I also find Turku to be really easy city when it comes to moving around. Places are not usually too far away to go on foot, but if one finds them to be, bicycle is an option. An option that shouldn’t be over looked. I could even say that I think that owning a bicycle should be mandatory for all students in Turku. I think that Turku has really good and working public transportation. The most important of neighbouring cities can be visited by a train and daily life can be planned around bus schedules (as there is a bus stop around almost every corner.)

Text and photo: Iiro Järvenpää

Free time activities

When it comes to free time activities, Turku is a really great city. The whole city is filled with awesome places to visit and lots of opportunities to do hobbies. One of the good choices is jogging or walking as Turku has many kilometers of jogging trails (40km+) and in addition to that many more as nature trails for people who are looking forward to spend some time in Finnish nature. Other notable physical activity choices are for example going to one of the many swimming halls that are located around Turku.

For people that are looking for other kind of experience in Turku, I would recommend the Forum Marinum. The Forum Marinum Maritime Centre is a lively IiroJarvenpaa1-pieniand versatile centre for maritime activities, comprising a national special maritime museum, and the Finnish Navy Museum. Other great place to visit is Aboa Vetus and Ars Nova. The museum of history and contemporary art is an unique cultural attraction in Turku, Finland. Aboa Vetus is an underground area of ruins, where the genuine constructions tell the history of the oldest city in Finland.

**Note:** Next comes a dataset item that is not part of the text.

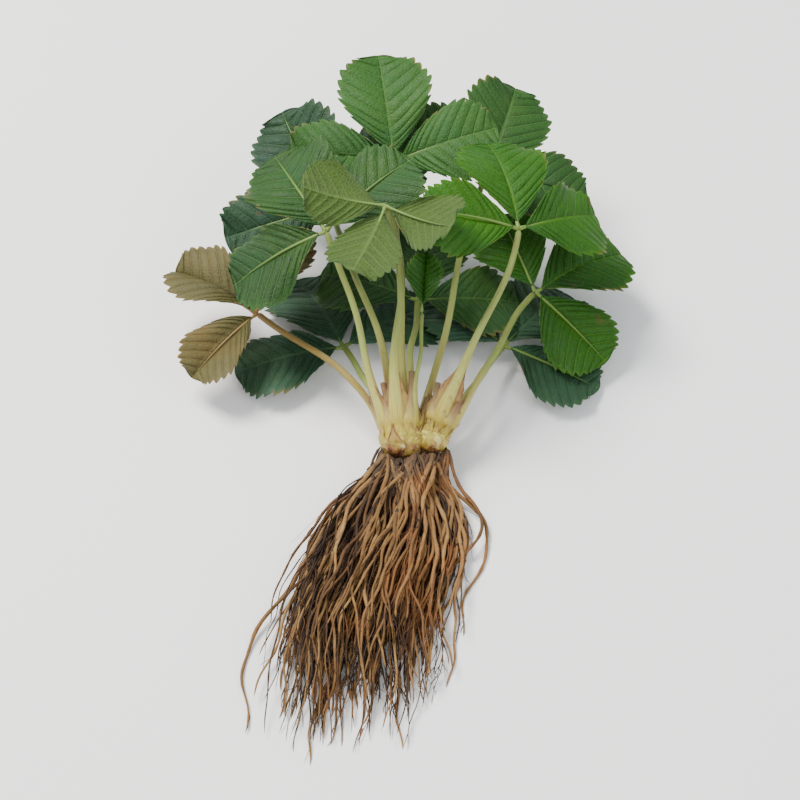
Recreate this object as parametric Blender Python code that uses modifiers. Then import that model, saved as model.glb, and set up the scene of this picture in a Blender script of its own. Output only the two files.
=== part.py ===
"""Bare-root strawberry plant lying on its side, in metres, +Z up, resting on z = 0.

A short crown with one side crown carries eleven long-stalked leaves of three leaflets each, a folded
young leaf and three papery stipules. A combed skirt of root bundles leaves the crown's other end.
The leaves point towards +Y and the roots towards -Y.
"""

import math
from typing import NamedTuple

import bmesh
import bpy
from mathutils import Matrix, Vector

UP = Vector((0.0, 0.0, 1.0))

# Crown: the short thick stem. Each growing point is a turned bulb on an axis that leans up from the floor.
CROWN_FOOT = Vector((0.0011, -0.0209, 0.0148))
BULB_PROFILE = (
    # (height along the axis, radius), from the pointed top down to the root end
    (0.0255, 0.0),
    (0.0246, 0.0018),
    (0.0212, 0.0038),
    (0.0178, 0.0060),
    (0.0143, 0.0086),
    (0.0108, 0.0103),
    (0.0068, 0.0107),
    (0.0028, 0.0094),
    (0.0003, 0.0066),
    (0.0, 0.0),
)
BULB_SIDES = 16

# Leaf blades
BLADE_THICKNESS = 0.0005
BLADE_ROWS = 8
BLADE_COLUMNS = 4
WIDEST_EXPONENTS = (0.96, 0.54)
HALF_WIDTH = 0.45
LEAFLET_FOOT = 0.0040
FOOT_HALF_WIDTH = 0.0008
SIDE_SPLAY = 78.0
SIDE_SIZE = 0.94
MIDDLE_CUP = 0.6  # of the side leaflets' cup
SIDE_TWISTS = (0.8, -0.6)  # of the middle leaflet's twist
FLOOR_SOFTNESS = 0.0010

# Stalks
STALK_BASE_RADIUS = 0.0033
STALK_TIP_RADIUS = 0.0018
STALK_FLARE_SHARE = 0.20
STALK_POINTS = 12
STALK_BEND = 0.36
STALK_SPREAD = 0.32  # how far an outer stalk sets off sideways

# Roots: locks combed side by side in lanes on the floor, with a second layer in the grooves between them
ROOT_RING = 0.0080
ROOT_BACK = 0.0014
LANE_START = 0.0028
LANE_NEAR = 0.0116
LANE_WIDENING = 0.014
LANE_OPEN = 0.024
ROOT_DROP = 0.040
ROOT_DRIFT = -0.17
ROOT_FILL = 0.41
ROOT_START_RADIUS = 0.0010
ROOT_SWELL = 0.062
ROOT_RADIUS = 0.0060
ROOT_TIP_RADIUS = 0.0016
ROOT_POINTS = 16
ROOT_GAP = 0.0011
ROOT_WAVE = 0.0030
ROOT_WAVE_LENGTH = 0.120

# Stipules
STIPULE_THICKNESS = 0.0006
STIPULE_GAP = 0.0009
STIPULE_SHARES = (0.015, 0.24)
STIPULE_ARC = 118.0
STIPULE_FLARE = 0.0028


class GrowingPoint(NamedTuple):
    """One bulb of the crown: where its foot is from the crown's, where its axis points, and its size."""

    offset: tuple
    turn: float
    lift: float
    size: float


class Leaf(NamedTuple):
    """One leaf. Its stalk runs from a seat on a growing point to the joint of its three leaflets."""

    grows_on: str
    seat: float  # degrees round the growing point, from the right, 90 on top
    ring: float  # distance from the growing point's axis
    joint: tuple  # from the crown's foot
    turn: float  # heading of the middle leaflet, degrees from +Y towards +X
    lift: float  # and above the floor
    roll: float  # how far the upper side leans to the right
    size: float  # length of the middle leaflet
    fold: float  # how far each half is raised about the midrib, degrees
    droop: float  # how far the tip curves down, degrees
    cup: float  # how far the side leaflets rise from the joint, degrees
    twist: float  # how far the middle leaflet turns about its midrib, degrees
    colour: str


class RootBundle(NamedTuple):
    """One lock of roots. The lanes are counted from the middle, halves lie in the grooves."""

    lane: float
    length: float
    upper: bool


GROWING_POINTS = {
    "main": GrowingPoint((0.0, 0.0, 0.0), -2.0, 24.0, 1.0),
    "side": GrowingPoint((0.0125, 0.0040, 0.0010), 24.0, 26.0, 0.74),
}

OUTER, INNER = 0.0095, 0.0040

LEAVES = {
    "leaf_01": Leaf("main", 238, OUTER, (-0.030, 0.078, -0.005), -24, -4, 0, 0.056, 8, 14, 0, 0, "shade"),
    "leaf_02": Leaf("main", 192, OUTER, (-0.074, 0.084, 0.014), -58, 10, -16, 0.046, 50, 30, 10, 10, "old"),
    "leaf_03": Leaf("side", 300, 0.0066, (0.052, 0.076, -0.002), 36, -4, 2, 0.052, 10, 14, 0, 0, "shade"),
    "leaf_04": Leaf("main", 150, OUTER, (-0.038, 0.094, 0.064), -30, 10, -26, 0.056, 14, 34, 6, 8, "mature"),
    "leaf_05": Leaf("main", 104, OUTER, (-0.008, 0.088, 0.088), -160, -20, 180, 0.042, 14, 34, -8, 0, "pale"),
    "leaf_06": Leaf("side", 80, 0.0066, (0.058, 0.092, 0.068), -14, 14, 22, 0.052, 16, 30, 8, -10, "young"),
    "leaf_07": Leaf("main", 330, INNER, (0.008, 0.100, 0.006), 8, 8, 4, 0.052, 14, 18, 2, 4, "mature"),
    "leaf_08": Leaf("main", 210, INNER, (-0.038, 0.146, 0.026), -30, 24, -20, 0.056, 18, 26, 8, -8, "shade"),
    "leaf_09": Leaf("main", 90, INNER, (-0.004, 0.146, 0.060), -8, 30, -8, 0.054, 16, 26, 12, 8, "mature"),
    "leaf_10": Leaf("main", 340, OUTER, (0.042, 0.152, 0.042), 20, 14, 18, 0.054, 18, 26, 14, 6, "mature"),
    "leaf_11": Leaf("side", 0, 0.0066, (0.068, 0.098, 0.014), 58, 6, 14, 0.050, 18, 26, 4, -8, "young"),
}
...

Other place that shouldn’t go without mentioning is, of course, the Turku Castle. Turku Castle is located about 3 km from the city center easily accessible by public transportation. The Main Castle has treasures from the collections on display: ceramics, jewelry, costumes, demotic textiles, furniture and toys. In addition to the places that I have mentioned I should list: various gyms, Turku Cathedral, Ruissalo island, Hirvensalo ski centre, Turku indoor climbing “palace”, Kupittaa park and the Föri city ferry.